27Jacques Legrand précise ainsi dans l’Archiloge Sophie au début du xve siècle, que « La premiere regle si est que pour avoir aucune souvenance d’aucune chose, et singulierement pour impectorer [apprendre] par cuer, prouffitable est de mectre en son cour et en son ymagination la figure et la fourme d’ycelle chose que l’en veut impectorer, et pour tant est que l’en estudie mieulx es [dans les] livres enluminez pour ce que la difference des couleurs donne la souvenance de la difference des lignes, et consequament [de ce fait] de ycelle chose que l’on veut impectorer.

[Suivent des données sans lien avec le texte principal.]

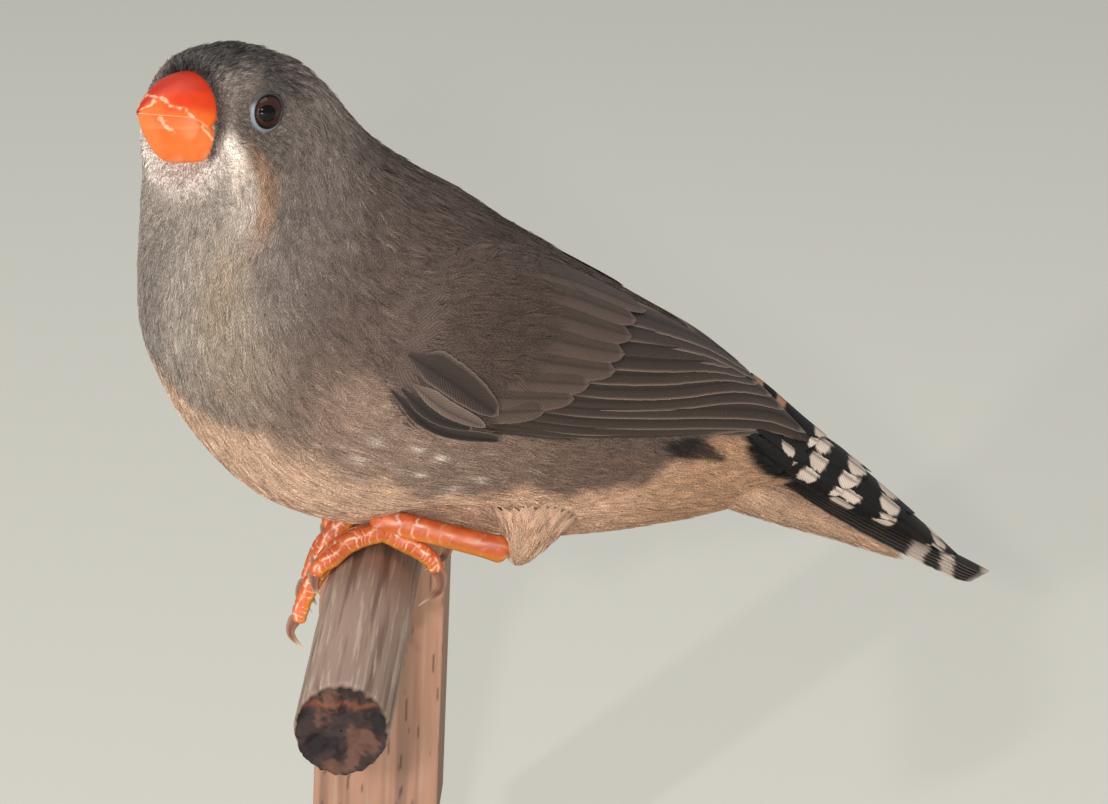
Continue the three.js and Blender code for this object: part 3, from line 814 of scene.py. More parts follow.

Et de ce fait les anciens quant ilz vouloient aucune chose recorder [se souvenir] et impectorer, ilz mectoient en leurs livres diverses couleurs et diverses figures a celle fin que la diversite et la difference leur donnast meilleur souvenance82 ». Ces dispositifs textuels sont la continuation des systèmes de pensée qui font ménager à Cicéron des repos et des retours en arrière pour faciliter la mémorisation, qui font diviser par Augustin la Cité de Dieu en unités de sens ou qui structurent la Somme scolastique en arguments et contre-arguments. L’architecture sert de nouveau modèle pour la structuration de la pensée alors que la perception sensible de la réalité textuelle est désormais envisagée comme un problème strictement intellectuel.